- _Exercise description_:
Return the line containing "Reconstruct the object" and all lines after it exactly; stop at the end of the material.
— Begin Data extract —
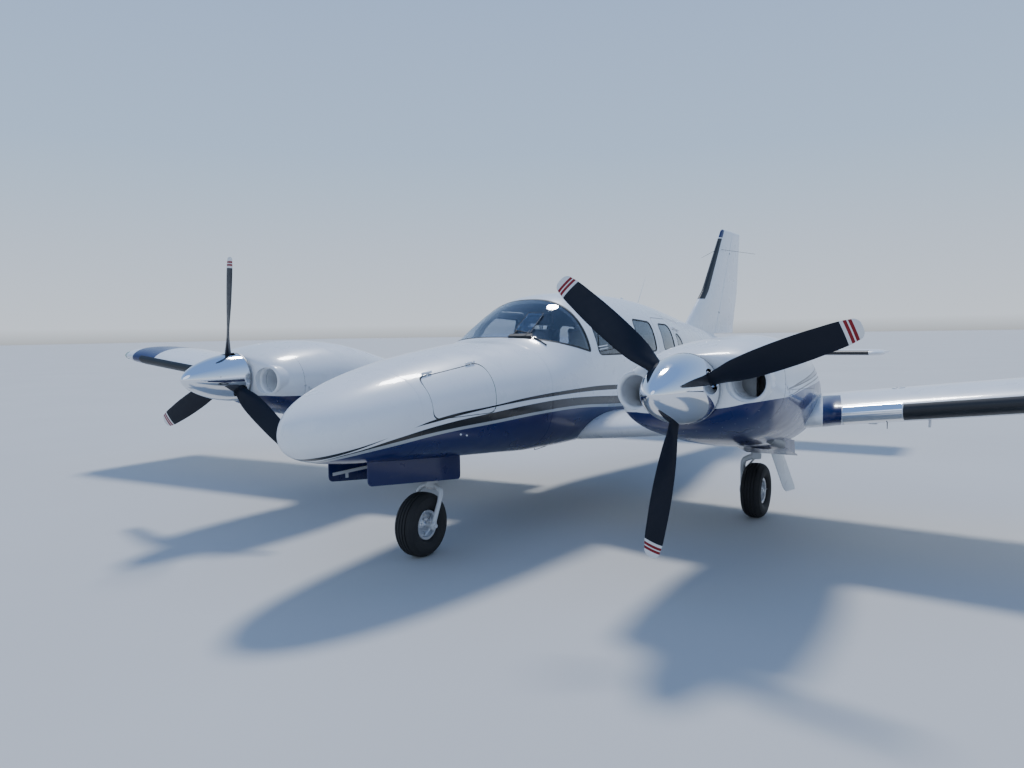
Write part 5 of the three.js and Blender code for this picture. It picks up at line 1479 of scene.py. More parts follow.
def rimShape(x, station, face):
    a = wheel["axleR"] + 0.0005
    half = [(a, 0.040), (0.030, 0.040), (0.033, 0.0375), (0.040, 0.036), (0.046, 0.0335), (0.050, 0.028),
            (0.060, 0.0235), (0.072, 0.022), (0.079, 0.026), (0.082, 0.036), (0.0835, 0.050), (0.086, 0.0535),
            (0.101, 0.0545), (0.1040, 0.0525), (0.1040, 0.0472), (0.0970, 0.0466), (wheel["rimR"], 0.0460)]
    profile = half + [(r, -d) for r, d in half[::-1]]
    rim = lathe("rim", profile, (x, station, wheel["axleZ"]), (1, 0, 0), 96, closed=True)
    for k in range(6):
        angle = 2 * math.pi * (k + 0.5) / 6
        spot = (x, station + 0.066 * math.cos(angle), wheel["axleZ"] + 0.066 * math.sin(angle))
        hole = rod("hole", (x - 0.08, spot[1], spot[2]), (x + 0.08, spot[1], spot[2]), 0.0105, count=20)
        carve(rim, hole)
    parts = [rim]
    for k in range(9):
        angle = 2 * math.pi * k / 9
        for way in (-1, 1):
            spot = Vector((x + way * 0.0335, station + 0.0445 * math.cos(angle),
                           wheel["axleZ"] + 0.0445 * math.sin(angle)))
            parts.append(rod("bolt", spot, spot + Vector((way * 0.007, 0, 0)), 0.0042, count=6))
    cap = [(0, 0.052), (0.014, 0.052), (0.019, 0.050), (0.0215, 0.046), (0.0215, 0.036), (0, 0.036)]
    parts.append(lathe("cap", [(r, d * face) for r, d in cap], (x, station, wheel["axleZ"]), (1, 0, 0), 32))
    valve = Vector((x + face * 0.046, station + 0.078, wheel["axleZ"]))
    parts.append(rod("valve", valve, valve + Vector((face * 0.022, 0.003, 0)), 0.0035, count=10))
    return joined("rim", parts)


def steerPoint(t, x=0.0):
    low = Vector((0, noseGear["axle"], wheel["axleZ"]))
    high = Vector((0, noseGear["topStation"], noseGear["topZ"]))
    point = low.lerp(high, t)
    return Vector((x, point.y, point.z))


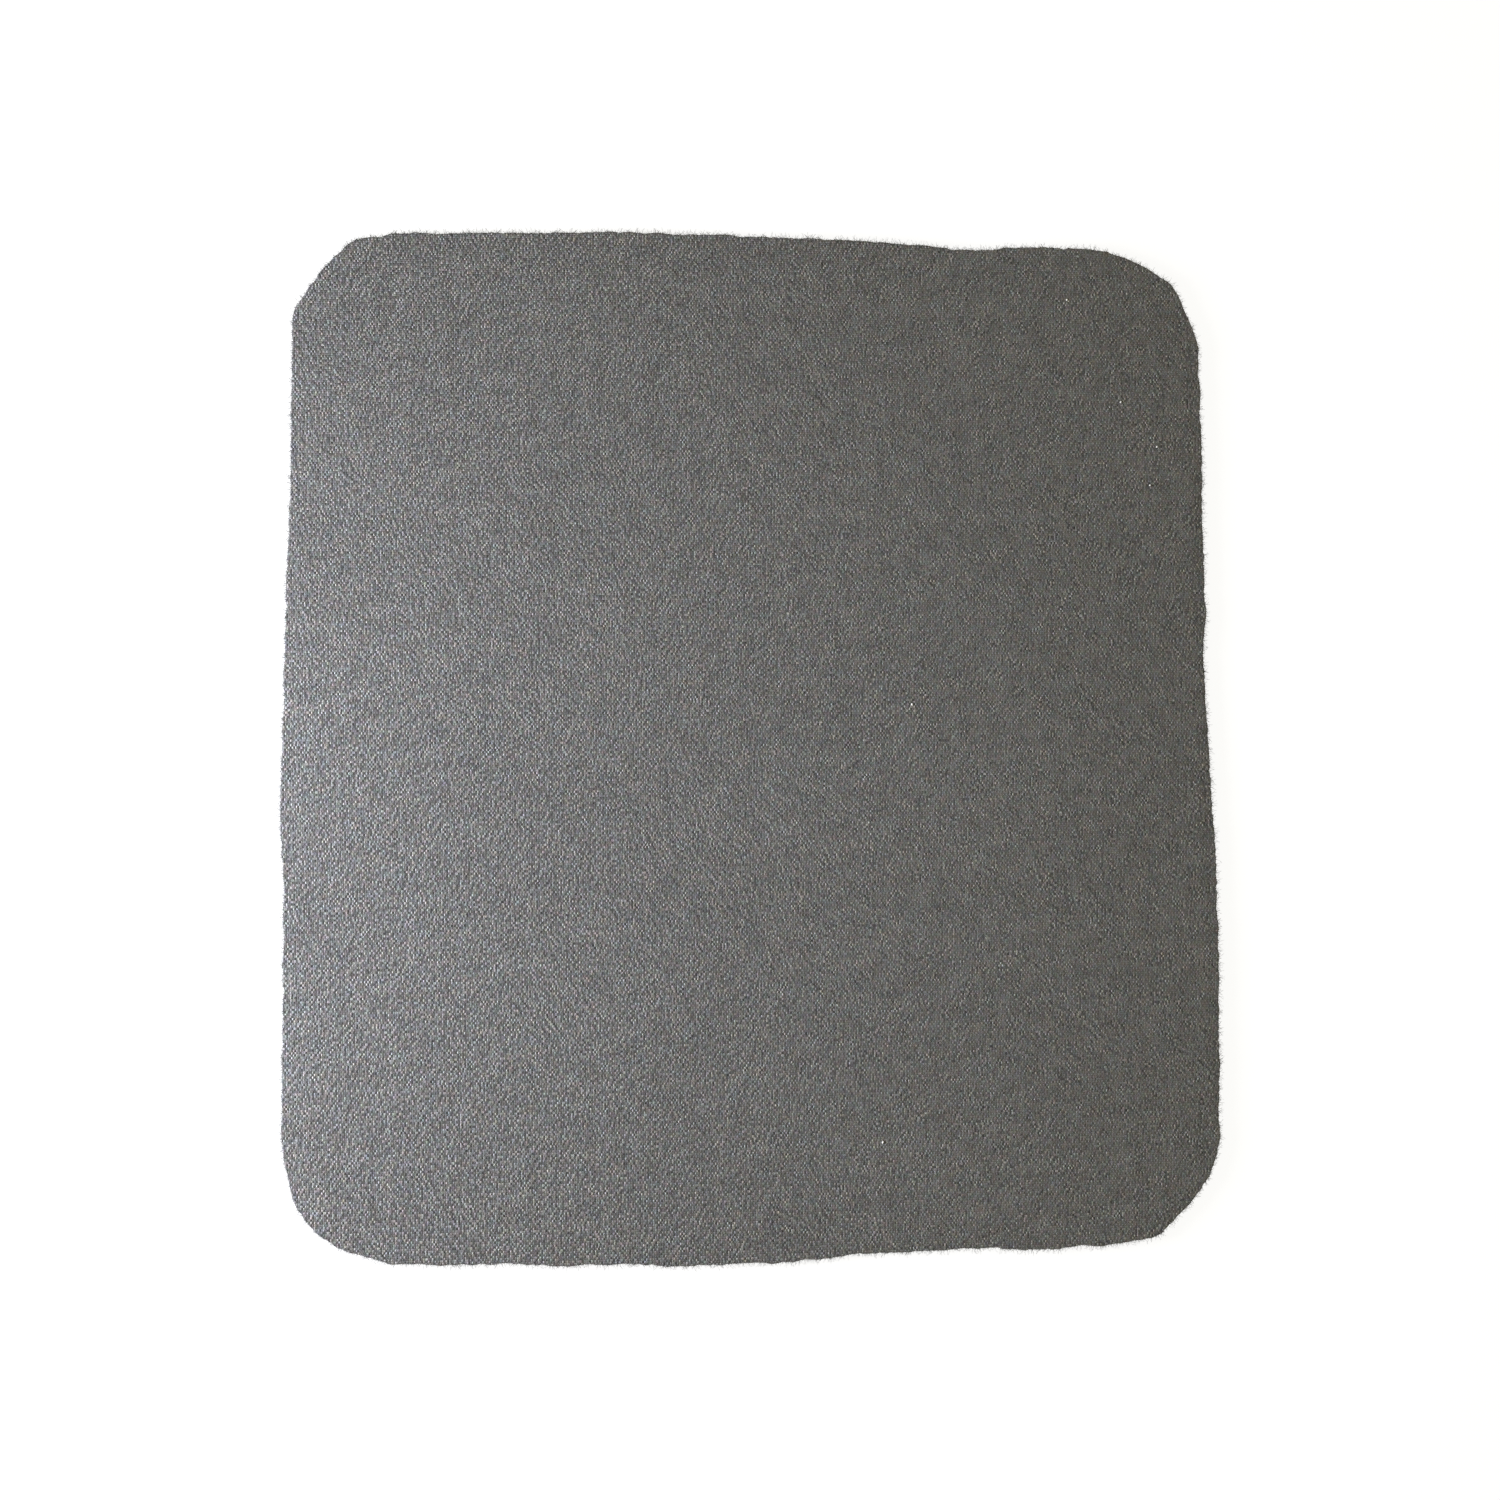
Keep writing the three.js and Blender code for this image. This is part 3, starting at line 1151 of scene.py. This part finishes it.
def soft_room(stage):
    """The light of a room, which shows as plain white."""
    world = bpy.data.worlds.new("room")
    nodes = Nodes(world)
    room = nodes.add(
        "ShaderNodeBackground", {"Color": (*stage.room_colour, 1), "Strength": stage.room_level})
    white = nodes.add("ShaderNodeBackground", {"Color": (1, 1, 1, 1), "Strength": 1.0})
    mix = nodes.add("ShaderNodeMixShader", {0: nodes.seen(), 1: room.outputs[0], 2: white.outputs[0]})
    nodes.add("ShaderNodeOutputWorld", {"Surface": mix.outputs[0]})
    return world


class MOUSEPAD_OT_stage(Operator):
    """Set up the camera, the soft lamp, the light of the room and the table."""

    bl_idname = "mousepad.stage"
    bl_label = "Stage"

    def execute(self, context):
        scene = context.scene
        stage = scene.pad_stage
        scene.view_settings.view_transform = "Standard"

        place = Vector(stage.camera_place)
        forward = (Vector(stage.camera_aim) - place).normalized()
        right = forward.cross(Vector((0, 1, 0))).normalized()
        upright = right.cross(forward)
        turn = Matrix((right, upright, -forward)).transposed() @ Matrix.Rotation(stage.camera_roll, 3, "Z")
        camera = bpy.data.objects.new("camera", bpy.data.cameras.new("camera"))
        camera.data.lens = stage.camera_lens
        camera.data.sensor_width = 36
        camera.matrix_world = Matrix.Translation(place) @ turn.to_4x4()
        scene.collection.objects.link(camera)
        scene.camera = camera

        lamp = bpy.data.objects.new("soft_lamp", bpy.data.lights.new("soft_lamp", "AREA"))
        lamp.data.shape = "DISK"
        lamp.data.size = stage.lamp_size
        lamp.data.energy = stage.lamp_power
        lamp.data.color = stage.lamp_colour
        lamp.location = stage.lamp_place
        lamp.rotation_mode = "QUATERNION"
        lamp.rotation_quaternion = Vector(stage.lamp_place).to_track_quat("Z", "Y")
        lamp.visible_camera = False
        scene.collection.objects.link(lamp)

        scene.world = soft_room(stage)

        half = stage.table_size / 2
        sag = 0.02 * MM
        bm = bmesh.new()
        corners = [(-half, -half), (half, -half), (half, half), (-half, half)]
        bm.faces.new([bm.verts.new((x, y, -sag)) for x, y in corners])
        table = object_from(bm, "table_top")
        table.data.materials.append(plain_table(stage))
        return {"FINISHED"}


class MOUSEPAD_PT_panel(Panel):
    """The mouse pad's pieces and sizes, in the sidebar."""

    bl_idname = "MOUSEPAD_PT_panel"
    bl_label = "Mouse Pad"
    bl_space_type = "VIEW_3D"
    bl_region_type = "UI"
    bl_category = "Mouse Pad"

    def draw(self, context):
        for operator in OPERATORS:
            self.layout.operator(operator.bl_idname)
        for name, settings in SETTINGS.items():
            box = self.layout.box()
            group = getattr(context.scene, name)
            for setting in settings.__annotations__:
                box.prop(group, setting)


OPERATORS = (
    MOUSEPAD_OT_stage,
    MOUSEPAD_OT_foam,
    MOUSEPAD_OT_film,
    MOUSEPAD_OT_cloth,
    MOUSEPAD_OT_fray,
    MOUSEPAD_OT_fuzz,
    MOUSEPAD_OT_lint,
)
SETTINGS = {
    "pad_edge": EdgeSettings,
    "pad_cloth": ClothSettings,
    "pad_fray": FraySettings,
    "pad_film": FilmSettings,
    "pad_foam": FoamSettings,
    "pad_lint": LintSettings,
    "pad_stage": StageSettings,
}


def register():
    for kind in (*SETTINGS.values(), *OPERATORS, MOUSEPAD_PT_panel):
        bpy.utils.register_class(kind)
    for name, settings in SETTINGS.items():
        setattr(bpy.types.Scene, name, PointerProperty(type=settings))


def unregister():
    for name in SETTINGS:
        delattr(bpy.types.Scene, name)
    for kind in (MOUSEPAD_PT_panel, *reversed(OPERATORS), *reversed(SETTINGS.values())):
        bpy.utils.unregister_class(kind)


def main():
    register()
    bpy.ops.mousepad.stage()
    bpy.ops.mousepad.foam()
    bpy.ops.mousepad.film()
    bpy.ops.mousepad.cloth()
    bpy.ops.mousepad.fray()
    bpy.ops.mousepad.fuzz()
    bpy.ops.mousepad.lint()


if __name__ == "__main__":
    main()
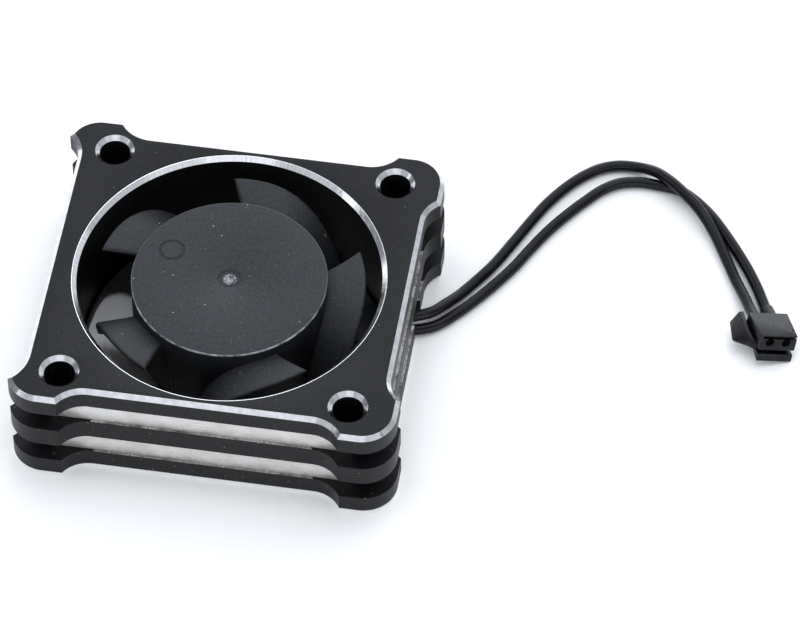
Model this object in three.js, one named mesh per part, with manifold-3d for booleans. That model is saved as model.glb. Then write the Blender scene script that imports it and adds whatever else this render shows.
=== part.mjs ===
// Axial cooling fan, 30 x 30 x 10 mm, in a finned aluminium case, with a two-wire lead and a plug.
// Millimetres, +Z up. The origin is on the bore's axis, at the plane of the case's bottom face.

import * as THREE from 'three';
import * as BufferGeometryUtils from 'three/addons/utils/BufferGeometryUtils.js';
import Module from 'manifold-3d';

const wasm = await Module();
wasm.setup();

// ---------------------------------------------------------------- driving dimensions

const LAYER = 2;                       // each fin and each groove is this tall
const HEIGHT = 5 * LAYER;              // fin, groove, fin, groove, fin
const EDGE = 0.36;                     // turned and milled 45 degree edges of the end faces
const HOLE_PITCH = 24;
const HOLE_R = 1.3;
const BORE_R = 12.72;
const LIP_R = 12.45;                   // flange at the bottom of the bore
const LIP_TOP = 0.3;

// Fin outline: half sizes at the corner lobes and at the waists between them.
const LOBE = { x: 16.1, y: 15.18, r: 2.86 };
const WAIST = { x: 15.0, y: 13.81 };
const NOTCH_FRONT = { at: 9.28, r: 2.74 };   // where the waist ends, and the arc up to the lobe
const NOTCH_RIGHT = { at: 8.4, r: 2.59 };
const NOTCH_LEFT = { at: 10.7, r: 3.34 };
const GROOVE_DEPTH = 0.26;             // groove floors, inside the waists
const GROOVE_CORNER_R = 1.55;
const OUTLET = { length: 6, width: 2.6, middle: 14 };   // where the lead passes under the wall

const HUB = { r: 8.2, bottom: 2.6, top: 9.7, edge: 0.13, gate: 0.95, dish: 0.15 };
const BLADES = 5;
// Each row is a blade's centre line at one radius; between the two everything changes evenly.
// It falls from `top` by `drop` over `sweep` degrees, as the given power of the way along.
const BLADE = { thick: 0.5, power: 3.2, root: HUB.r - 0.25 };
const BLADE_ROWS = [
  { r: 8.2, lead: 19.0, top: 8.42, drop: 6.2, sweep: 48 },
  { r: 11.35, lead: 25.2, top: 8.98, drop: 6.78, sweep: 54 },
];

// Motor base: one plate with three openings between a rim, a disc and three struts.
const PLATE = { bottom: 0.3, top: 0.95, outer: 12.6, rim: 12.4, disc: 7.4 };
const OPENING = { outerFillet: 1.6, innerFillet: 0.8 };
const STRUTS = [{ angle: 18, half: 1.95 }, { angle: 148, half: 1.45 }, { angle: 265, half: 1.45 }];
const LEAD_STRUT = { angle: 18, width: 3.9, from: 6, top: 1.7, channel: 2.8, roof: 1.35 };
const COLLAR = { outer: 3.15, top: 1.6 };
const POST = { r: 0.45, at: 5.9, angles: [78, 205, 318] };      // they carry the circuit board

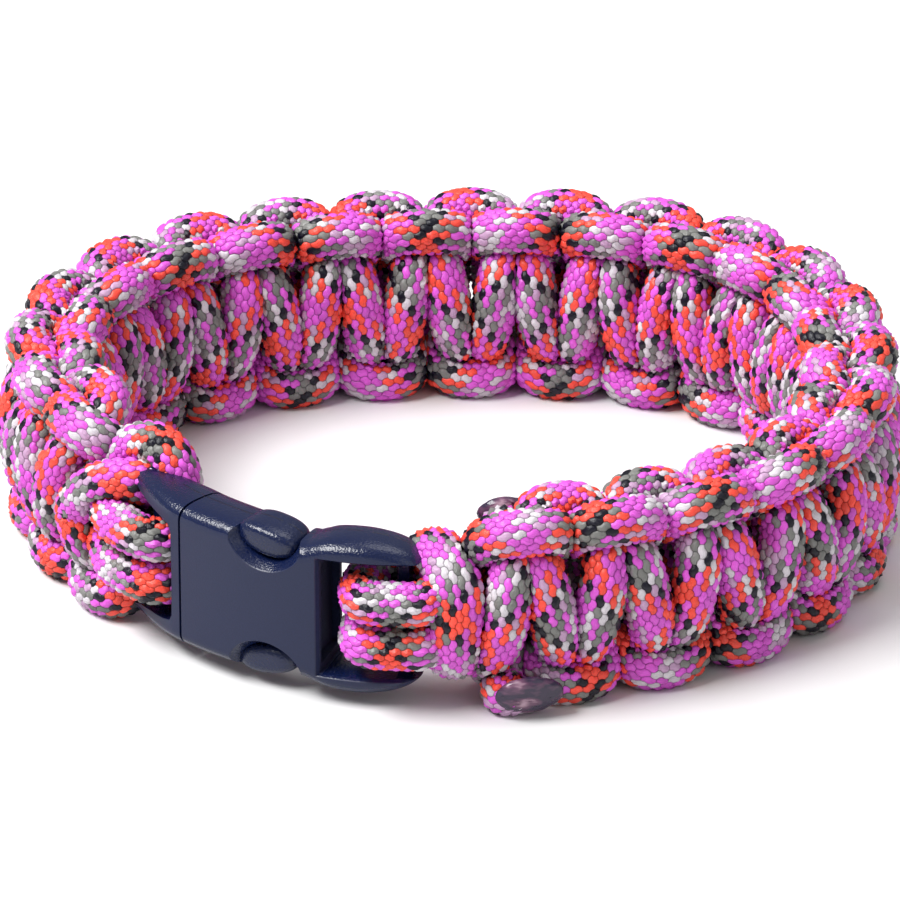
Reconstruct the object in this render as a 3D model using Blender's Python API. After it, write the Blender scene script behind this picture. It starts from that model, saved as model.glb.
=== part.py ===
— End Data extract —
- _Response below_:
Reconstruct the object in this render as a 3D model using Blender's Python API. After it, write the Blender scene script behind this picture. It starts from that model, saved as model.glb.
=== part.py ===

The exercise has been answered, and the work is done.